A sense of urgency dominated him. “The storm taught me that whatever you’re going to do for God’s glory and for the Kingdom, you better do it now because you don’t know what tomorrow is going to hold,” Register said.

Among the lessons Upshaw learned is that lay leadership is extraordinarily valuable in church ministry.

Mobilization begins with “empowering the people at the closest level to the situation,” he said. “Trust people that are closest to the situation to make the call … those volunteers, the lineman from the power company or those disaster relief volunteers on the site — those are the people that made a difference by making good decisions based on the circumstances they were in.”

Although Upshaw already valued the church’s leaders, he said, “I grew in appreciation for the men and women in the church who have an expertise in a certain area — like insurance — and gave that expertise to the church. Because of their wisdom, we had a good inventory of church property,” and First Baptist had the insurance coverage needed to rebuild.

The greatest lesson God taught him, however, was “God is faithful. We know that.
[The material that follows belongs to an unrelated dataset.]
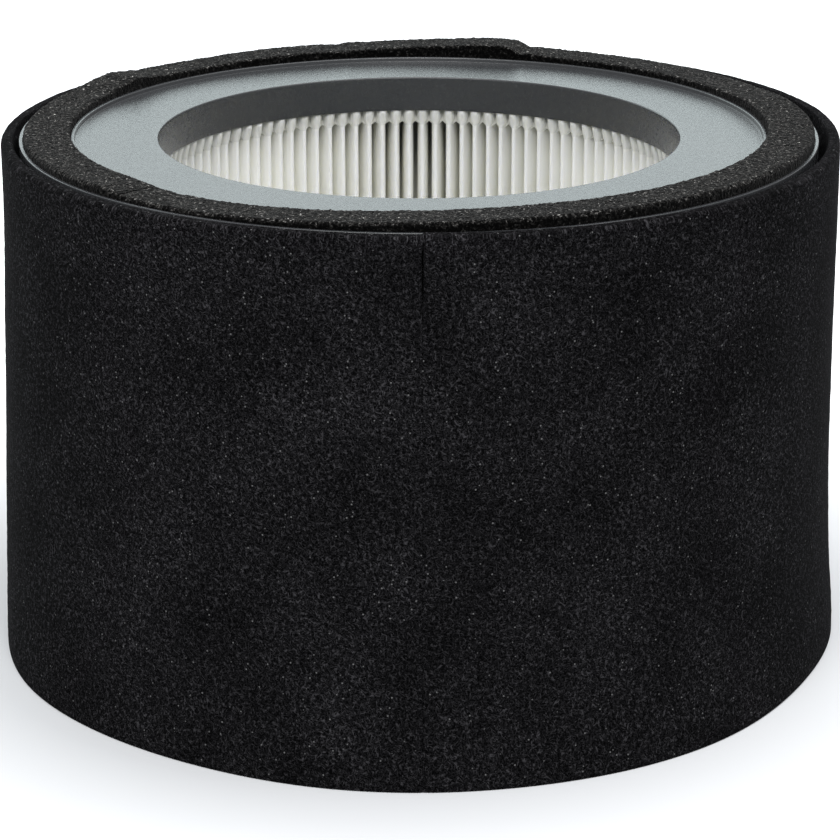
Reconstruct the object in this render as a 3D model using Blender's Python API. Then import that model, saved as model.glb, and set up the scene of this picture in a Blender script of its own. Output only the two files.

He proved that to us.”

Upshaw shared the words of the popular Matt Redman song “Blessed be Your name” that say, “You give and take away, my heart will choose to say, blessed be Your name.”

“Every time I hear that song I think of Katrina, because we were placed in a situation where we had to choose to praise the Lord for who He is and not for our circumstances,” Upshaw said. “God is sovereign even in tragedy, we know He has not abandoned us, and He is still worthy of our worship.”